**Exercise directions**. Every line of the material below must be repeated exactly.
______________________________
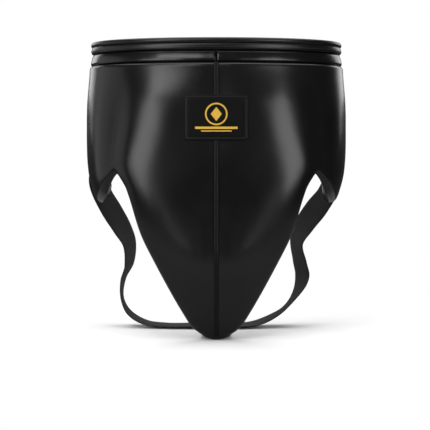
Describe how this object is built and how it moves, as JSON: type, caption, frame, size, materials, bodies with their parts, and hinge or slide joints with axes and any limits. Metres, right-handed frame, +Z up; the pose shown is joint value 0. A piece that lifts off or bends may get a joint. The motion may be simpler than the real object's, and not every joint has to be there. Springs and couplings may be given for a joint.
{
  "type": "groin protector",
  "caption": "Padded boxing groin protector with waist band, hip wings, hard groin cup, rear hook closure and elastic leg straps.",
  "frame": {"origin": "centre of the waist opening, level with the top of the rim", "axes": "+Z up, -Y out of the front, +X to the wearer's left hand side as seen from the front"},
  "size_m": [0.3091, 0.2305, 0.3402],
  "materials": {
    "leather": "smooth semi-gloss black",
    "binding": "satin black",
    "elastic": "woven matte black",
    "foam": "open foam",
    "lining": "woven matte",
    "cup": "moulded satin",
    "label": "woven satin",
    "emblem": "gold thread",
    "hook_and_loop": "hook and loop tape"
  },
  "bodies": {
    "front": {"front_cover_left": "leather", "front_cover_right": "leather", "waistband_left": "leather", "waistband_right": "leather", "groin_edge_left": "binding", "groin_edge_right": "binding", "wing_edge_left": "binding", "wing_edge_right": "binding", "rim_bead": "binding", "rim_tape": "binding", "centre_piping_upper": "binding", "centre_piping_lower": "binding", "label_backing": "leather", "label": "label", "label_emblem": "emblem", "abdomen_foam_left": "foam", "abdomen_foam_right": "foam", "hip_foam_left": "foam", "hip_foam_right": "foam", "groin_foam_left": "foam", "groin_foam_right": "foam", "lining_left": "lining", "lining_right": "lining", "groin_cup": "cup", "cup_liner": "lining", "cup_cushion": "leather", "back_elastic_left": "elastic", "back_elastic_right": "elastic", "loop_patch": "hook_and_loop", "closure_seam_strip": "leather", "leg_strap_left": "elastic", "leg_strap_right": "elastic", "strap_anchor_left": "leather", "strap_anchor_right": "leather", "tip_tongue": "leather"},
    "closure": {"closure_tab": "leather", "hook_patch": "hook_and_loop"}
  },
  "joints": [
    {"name": "closure_peel", "type": "hinge", "parent": "front", "child": "closure", "pos_m": [-0.0263, 0.1047, 0], "axis": [0, 0, 1], "range_deg": [0, 120]}
  ]
}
______________________________
**Solution to this exercise**.
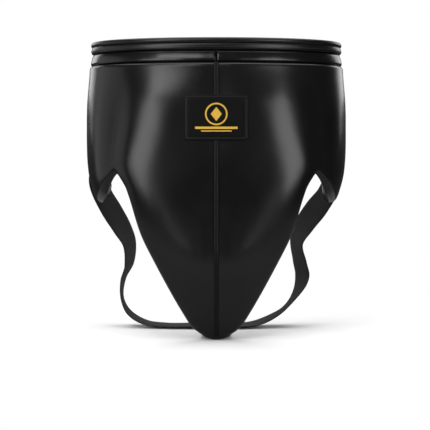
Describe how this object is built and how it moves, as JSON: type, caption, frame, size, materials, bodies with their parts, and hinge or slide joints with axes and any limits. Metres, right-handed frame, +Z up; the pose shown is joint value 0. A piece that lifts off or bends may get a joint. The motion may be simpler than the real object's, and not every joint has to be there. Springs and couplings may be given for a joint.
{
  "type": "groin protector",
  "caption": "Padded boxing groin protector with waist band, hip wings, hard groin cup, rear hook closure and elastic leg straps.",
  "frame": {"origin": "centre of the waist opening, level with the top of the rim", "axes": "+Z up, -Y out of the front, +X to the wearer's left hand side as seen from the front"},
  "size_m": [0.3091, 0.2305, 0.3402],
  "materials": {
    "leather": "smooth semi-gloss black",
    "binding": "satin black",
    "elastic": "woven matte black",
    "foam": "open foam",
    "lining": "woven matte",
    "cup": "moulded satin",
    "label": "woven satin",
    "emblem": "gold thread",
    "hook_and_loop": "hook and loop tape"
  },
  "bodies": {
    "front": {"front_cover_left": "leather", "front_cover_right": "leather", "waistband_left": "leather", "waistband_right": "leather", "groin_edge_left": "binding", "groin_edge_right": "binding", "wing_edge_left": "binding", "wing_edge_right": "binding", "rim_bead": "binding", "rim_tape": "binding", "centre_piping_upper": "binding", "centre_piping_lower": "binding", "label_backing": "leather", "label": "label", "label_emblem": "emblem", "abdomen_foam_left": "foam", "abdomen_foam_right": "foam", "hip_foam_left": "foam", "hip_foam_right": "foam", "groin_foam_left": "foam", "groin_foam_right": "foam", "lining_left": "lining", "lining_right": "lining", "groin_cup": "cup", "cup_liner": "lining", "cup_cushion": "leather", "back_elastic_left": "elastic", "back_elastic_right": "elastic", "loop_patch": "hook_and_loop", "closure_seam_strip": "leather", "leg_strap_left": "elastic", "leg_strap_right": "elastic", "strap_anchor_left": "leather", "strap_anchor_right": "leather", "tip_tongue": "leather"},
    "closure": {"closure_tab": "leather", "hook_patch": "hook_and_loop"}
  },
  "joints": [
    {"name": "closure_peel", "type": "hinge", "parent": "front", "child": "closure", "pos_m": [-0.0263, 0.1047, 0], "axis": [0, 0, 1], "range_deg": [0, 120]}
  ]
}